Is the Geissele SSA a 2-stage trigger?
Yes. Both the SSA and SSA-E are two-stage triggers. The first stage is a smooth take-up (2.75-3.0 lb on the SSA, 2.0-2.5 lb on the SSA-E) that lets you prep the trigger before committing to the shot. The second stage is a short, crisp break (1.5-1.75 lb on the SSA, 0.9-1.3 lb on the SSA-E). Two-stage triggers are preferred for precision and duty applications because the first stage provides a mechanical safety margin and predictable feedback before the break point.
Is the Geissele SSA trigger worth $240?
It depends on what you value. If you need a trigger with SOCOM heritage and the most pronounced reset of any two-stage AR trigger, the SSA delivers. If you are building a duty or defensive rifle and want the confidence that comes from a trigger safety certified by Crane Naval Surface Warfare Center, the SSA earns its price. But for general-purpose builds, range rifles, and most home defense setups, the LaRue MBT-2S provides 90% of the SSA's performance for less than half the cost. The remaining 10% is real, but it lives in the territory of diminishing returns.

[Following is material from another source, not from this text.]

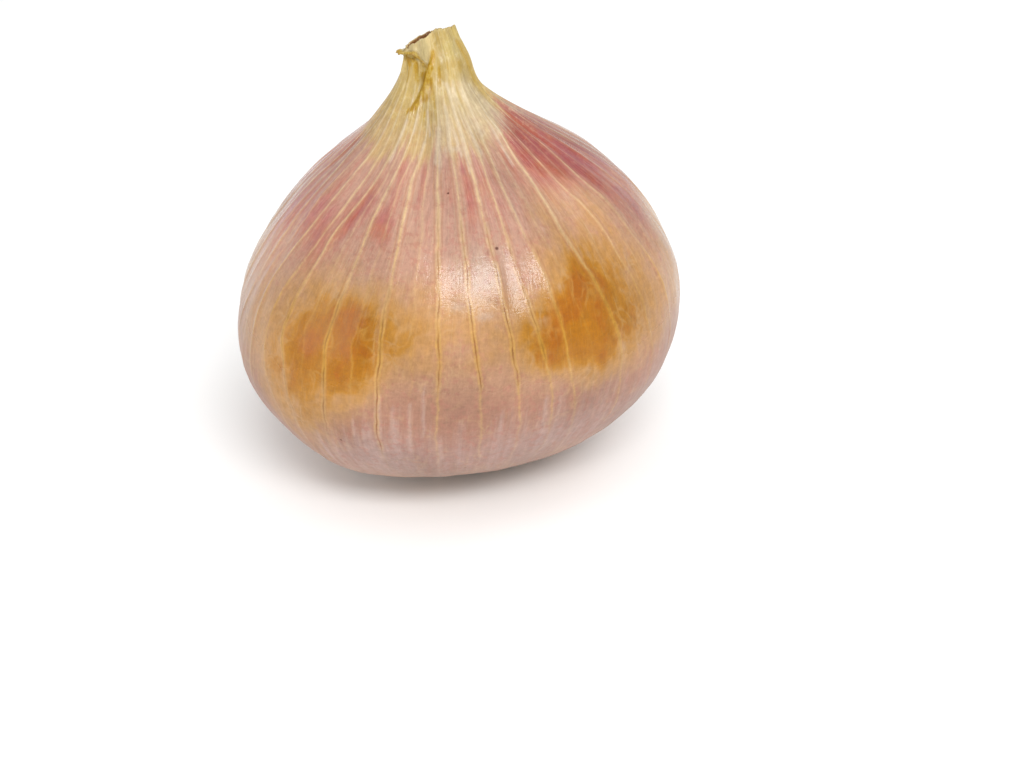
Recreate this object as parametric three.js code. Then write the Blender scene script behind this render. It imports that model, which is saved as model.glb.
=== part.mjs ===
// A whole red onion, dry and cured, standing on its root plate.
// Millimetres, +Z up. The bulb is one grown piece: the papery skin, the pinched
// dry neck and the root plate are all one closed solid.
import * as THREE from "three";

// ---- driving dimensions -------------------------------------------------
const BULB_DIAMETER = 75.5; // widest, across X
const BULB_HEIGHT = 75.3; // root plate to the highest corner of the dry neck
const FLAT_SPOT_RADIUS = 9.0; // the root plate, the only place it stands on
const NECK_START = 64.0; // height where the shoulder has become the neck
const NECK_DISH = 1.6; // how far the closed mouth of the neck is sunk below its rim
const SKIN_COLOUR = 0xb5826f; // dusty rose over straw
const SKIN_ROUGHNESS = 0.45;
const COLUMNS = 72; // divisions round the bulb
const MODEL_WIDTH = 75.5; // width that the section table below is written for
const MODEL_HEIGHT = 75.3;

// Horizontal sections of the bulb, from the root plate up. Each row is
// [height, half width, centre x, and four lobes: cos2, sin2, cos3, sin3, depth / width].
// The lobes make the section slightly squarish and three-cornered, as a grown
// bulb is; the last column flattens the neck from front to back.
const SECTIONS = [
  [0.0, 9.00, -0.93, -0.015, -0.026, -0.035, -0.038, 1.000],
  [2.0, 16.51, -1.05, -0.014, -0.024, -0.032, -0.039, 1.000],
  [5.0, 23.11, -1.23, -0.012, -0.021, -0.028, -0.039, 1.000],
  [9.0, 28.75, -1.43, -0.010, -0.017, -0.023, -0.039, 1.000],
  [14.0, 33.10, -1.55, -0.007, -0.012, -0.017, -0.038, 1.000],
  [20.0, 36.38, -1.46, -0.004, -0.005, -0.011, -0.034, 1.000],
  [26.0, 37.66, -1.12, -0.002, -0.001, -0.006, -0.029, 1.000],
  [32.0, 37.05, -0.57, -0.001, 0.001, -0.002, -0.024, 1.000],
  [38.0, 34.76, 0.05, -0.001, 0.001, -0.000, -0.019, 1.000],
  [44.0, 30.92, 0.56, -0.001, 0.000, 0.001, -0.015, 1.000],
  [50.0, 25.65, 0.71, -0.001, -0.000, 0.001, -0.011, 1.000],
  [54.0, 20.70, 0.38, -0.001, -0.001, 0.001, -0.009, 0.990],
  [58.0, 15.16, -0.50, -0.001, -0.001, 0.001, -0.006, 0.936],
  [61.0, 11.45, -1.53, -0.000, -0.000, 0.001, -0.004, 0.842],
  [64.0, 8.37, -2.48, -0.000, -0.000, 0.000, -0.002, 0.707],
  [67.5, 6.07, -2.98, 0.000, 0.000, 0.000, 0.000, 0.560],
  [70.5, 5.19, -3.07, 0.000, 0.000, 0.000, 0.000, 0.500],
  [73.0, 4.53, -3.59, 0.000, 0.000, 0.000, 0.000, 0.470],
  [76.0, 4.03, -4.24, 0.000, 0.000, 0.000, 0.000, 0.450],
];
const CENTRE_Y = -0.16; // sections are centred here, so the box is centred on the origin

// The torn upper edge of the dry neck slopes: height of the rim against x.
const RIM = [
  [-9.1, 71.5], [-8.15, 72.2], [-7.18, 72.8], [-5.57, 73.7], [-3.65, 74.6],
  [-2.86, 74.85], [-1.44, 74.85], [0.3, 75.3], [1.6, 75.3],
];
const NOMINAL_RIM = 75.0; // the rim height that the rows below are written for

// Heights of the rings of faces, closer together where the outline turns.
const ROWS = [
  0, 0.35, 0.9, 1.7, 2.8, 4.2, 6, 8, 10.5, 13.2, 16, 19, 22, 25, 28, 31, 34, 37, 40, 43,
  46, 48.5, 51, 53, 55, 57, 59, 60.8, 62.5, 64, 65.5, 67, 68.6, 70.2, 71.8, 73.4, 75,
];

// ---- helpers --------------------------------------------------------------
// Natural cubic spline through (xs, ys).
function naturalSpline(xs, ys) {
  const n = xs.length;
  const m = new Array(n).fill(0);
  const c = new Array(n).fill(0);
  const d = new Array(n).fill(0);
  for (let i = 1; i < n - 1; i++) {
    const h0 = xs[i] - xs[i - 1];
    const h1 = xs[i + 1] - xs[i];
    const rhs = (ys[i + 1] - ys[i]) / h1 - (ys[i] - ys[i - 1]) / h0;
    const w = (h0 + h1) / 3 - (h0 / 6) * c[i - 1];
    c[i] = h1 / 6 / w;
    d[i] = (rhs - (h0 / 6) * d[i - 1]) / w;
  }
  for (let i = n - 2; i > 0; i--) m[i] = d[i] - c[i] * m[i + 1];
  return (x) => {
    let i = 0;
    while (i < n - 2 && x > xs[i + 1]) i++;
    const h = xs[i + 1] - xs[i];
    const a = (xs[i + 1] - x) / h;
    const b = (x - xs[i]) / h;
    return a * ys[i] + b * ys[i + 1] + (((a ** 3 - a) * m[i] + (b ** 3 - b) * m[i + 1]) * h * h) / 6;
  };
}

const heights = SECTIONS.map((s) => s[0]);
const column = (k, f = (v) => v) => naturalSpline(heights, SECTIONS.map((s) => f(s[k])));
const halfWidthSquared = column(1, (v) => v * v);
const centreX = column(2);
const lobes = [3, 4, 5, 6].map((k) => column(k));
const depthRatio = column(7);
const wide = BULB_DIAMETER / MODEL_WIDTH;
const tall = BULB_HEIGHT / MODEL_HEIGHT;

function rimHeight(phi) {
  const x = -3.8 + 4.3 * Math.sin(phi);
  for (let i = 0; i < RIM.length - 1; i++) {
    if (x <= RIM[i + 1][0]) {
      const t = Math.max(0, (x - RIM[i][0]) / (RIM[i + 1][0] - RIM[i][0]));
      return RIM[i][1] + t * (RIM[i + 1][1] - RIM[i][1]);
    }
  }
  return RIM[RIM.length - 1][1];
}

// A point of the skin: phi is 0 at the front (-Y) and grows towards +X.
function skinPoint(row, phi) {
  let z = row;
  if (row > NECK_START) {
    z = NECK_START + ((row - NECK_START) * (rimHeight(phi) - NECK_START)) / (NOMINAL_RIM - NECK_START);
  }
  const lobe =
    1 +
    lobes[0](z) * Math.cos(2 * phi) +
    lobes[1](z) * Math.sin(2 * phi) +
    lobes[2](z) * Math.cos(3 * phi) +
    lobes[3](z) * Math.sin(3 * phi);
  const r = Math.sqrt(Math.max(halfWidthSquared(z), 0.01)) * lobe;
  return new THREE.Vector3(
    wide * (centreX(z) + r * Math.sin(phi)),
    wide * (CENTRE_Y * Math.min(1, row / 3) - r * Math.cos(phi) * depthRatio(z)),
    tall * z,
  );
}

// ---- the bulb ---------------------------------------------------------------
// A lathe turned from the mean outline, which starts and ends on its axis: the
// flat root plate, the skin up to the torn rim, then the dished mouth of the neck.
const rim = ROWS[ROWS.length - 1];
const profile = [new THREE.Vector2(0, 0)];
for (const h of ROWS) {
  const r = h === 0 ? FLAT_SPOT_RADIUS : Math.sqrt(halfWidthSquared(h));
  profile.push(new THREE.Vector2(r, h));
}
profile.push(new THREE.Vector2(2.2, rim - 0.6 * NECK_DISH));
profile.push(new THREE.Vector2(0, rim - NECK_DISH));

const geometry = new THREE.LatheGeometry(profile, COLUMNS);
geometry.rotateX(Math.PI / 2);

// Grow the turned shape into the real one, ring by ring.
const position = geometry.attributes.position;
const count = profile.length;
for (let i = 0; i <= COLUMNS; i++) {
  const phi = ((i % COLUMNS) / COLUMNS) * 2 * Math.PI;
  for (let j = 0; j < count; j++) {
    let p;
    if (j === 0) {
      p = new THREE.Vector3(wide * centreX(0), 0, 0);
    } else if (j <= ROWS.length) {
      p = skinPoint(ROWS[j - 1], phi);
      if (j === 1) {
        const k = FLAT_SPOT_RADIUS / SECTIONS[0][1];
        p.x = wide * centreX(0) + (p.x - wide * centreX(0)) * k;
        p.y *= k;
        p.z = 0;
      }
    } else {
      const mid = new THREE.Vector3(wide * -3.8, wide * CENTRE_Y, tall * (74.0 - NECK_DISH));
      const edge = skinPoint(rim, phi);
      p = j === count - 1 ? mid : edge.lerp(mid, 0.45);
      if (j === count - 2) p.z -= 0.35;
    }
    position.setXYZ(i * count + j, p.x, p.y, p.z);
  }
}
position.needsUpdate = true;
geometry.computeVertexNormals();

const skin = new THREE.MeshStandardMaterial({
  name: "papery_skin",
  color: SKIN_COLOUR,
  roughness: SKIN_ROUGHNESS,
  metalness: 0,
});
const bulb = new THREE.Mesh(geometry, skin);
bulb.name = "onion_bulb";

const onion = new THREE.Group();
onion.name = "red_onion";
onion.add(bulb);

export default onion;
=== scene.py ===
import math

import bpy
import numpy as np
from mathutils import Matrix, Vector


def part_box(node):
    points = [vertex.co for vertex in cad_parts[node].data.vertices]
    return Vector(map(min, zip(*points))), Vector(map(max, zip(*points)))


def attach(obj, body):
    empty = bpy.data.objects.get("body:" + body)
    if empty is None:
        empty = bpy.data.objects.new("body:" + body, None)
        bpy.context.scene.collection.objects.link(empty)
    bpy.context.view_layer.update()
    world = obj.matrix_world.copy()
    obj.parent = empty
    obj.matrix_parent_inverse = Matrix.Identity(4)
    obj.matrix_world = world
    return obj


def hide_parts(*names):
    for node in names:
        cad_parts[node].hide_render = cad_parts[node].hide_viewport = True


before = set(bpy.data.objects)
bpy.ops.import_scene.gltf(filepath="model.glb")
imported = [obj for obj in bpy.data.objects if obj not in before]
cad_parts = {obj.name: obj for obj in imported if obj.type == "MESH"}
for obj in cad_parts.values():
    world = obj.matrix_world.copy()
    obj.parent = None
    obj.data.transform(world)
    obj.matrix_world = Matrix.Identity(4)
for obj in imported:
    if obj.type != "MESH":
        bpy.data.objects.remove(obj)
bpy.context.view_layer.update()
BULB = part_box("onion_bulb")
TOP = BULB[1][2] * 1000.0  # mm

MM = 0.001
RNG = np.random.default_rng(7041)


# ---------------------------------------------------------------- numbers
def hermite(xs, ys):
    """A smooth curve through a table, flat outside it."""
    xs, ys = np.asarray(xs, float), np.asarray(ys, float)
    m = np.gradient(ys, xs)
    d = np.diff(ys) / np.diff(xs)
    for i in range(1, len(xs) - 1):
        if d[i - 1] * d[i] <= 0:
            m[i] *= 0.25

    def f(t):
        t = np.clip(np.asarray(t, float), xs[0], xs[-1])
        i = np.clip(np.searchsorted(xs, t) - 1, 0, len(xs) - 2)
        h = xs[i + 1] - xs[i]
        s = (t - xs[i]) / h
        return (
            (2 * s**3 - 3 * s**2 + 1) * ys[i]
            + (s**3 - 2 * s**2 + s) * h * m[i]
            + (-2 * s**3 + 3 * s**2) * ys[i + 1]
            + (s**3 - s**2) * h * m[i + 1]
        )

    return f


def natural(x, y):
    x, y = np.asarray(x, float), np.asarray(y, float)
    n = len(x)
    a, b = np.zeros((n, n)), np.zeros(n)
    a[0, 0] = a[-1, -1] = 1
    for i in range(1, n - 1):
        h0, h1 = x[i] - x[i - 1], x[i + 1] - x[i]
        a[i, i - 1], a[i, i], a[i, i + 1] = h0 / 6, (h0 + h1) / 3, h1 / 6
        b[i] = (y[i + 1] - y[i]) / h1 - (y[i] - y[i - 1]) / h0
    m = np.linalg.solve(a, b)

    def f(t):
        t = np.asarray(t, float)
        i = np.clip(np.searchsorted(x, t) - 1, 0, n - 2)
        h = x[i + 1] - x[i]
        p, q = (x[i + 1] - t) / h, (t - x[i]) / h
        return p * y[i] + q * y[i + 1] + ((p**3 - p) * m[i] + (q**3 - q) * m[i + 1]) * h * h / 6

    return f


def step(x, lo, hi):
    t = np.clip((np.asarray(x, float) - lo) / (hi - lo), 0, 1)
    return t * t * (3 - 2 * t)


def bell(x, s):
    return np.exp(-0.5 * (np.asarray(x, float) / s) ** 2)


def turn(a):
    """Degrees folded to -180..180."""
    return (np.asarray(a, float) + 180.0) % 360.0 - 180.0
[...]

Where are LaRue triggers made?
LaRue MBT-2S triggers are manufactured entirely in-house at LaRue Tactical's facility in Leander, Texas. All major components are precision-machined from S7 tool steel on-site. Mark LaRue runs a vertically integrated operation: the same facility produces their rifles, mounts, and accessories. Geissele triggers are also made in the USA, manufactured at their facility in North Wales, Pennsylvania.
Can you feel the difference between a $115 and $240 two-stage trigger?
Side by side, most experienced shooters can detect a difference in reset character: the Geissele SSA has a slightly more pronounced, tactile reset click, while the MBT-2S reset is shorter and faster but less audible. The break quality on both is clean and predictable. In practical shooting (timed drills, accuracy testing, defensive scenarios), the performance gap is negligible. Shooters upgrading from a mil-spec trigger will notice a transformative improvement with either option. Shooters upgrading from a MBT-2S to an SSA will notice a subtle refinement, not a revelation.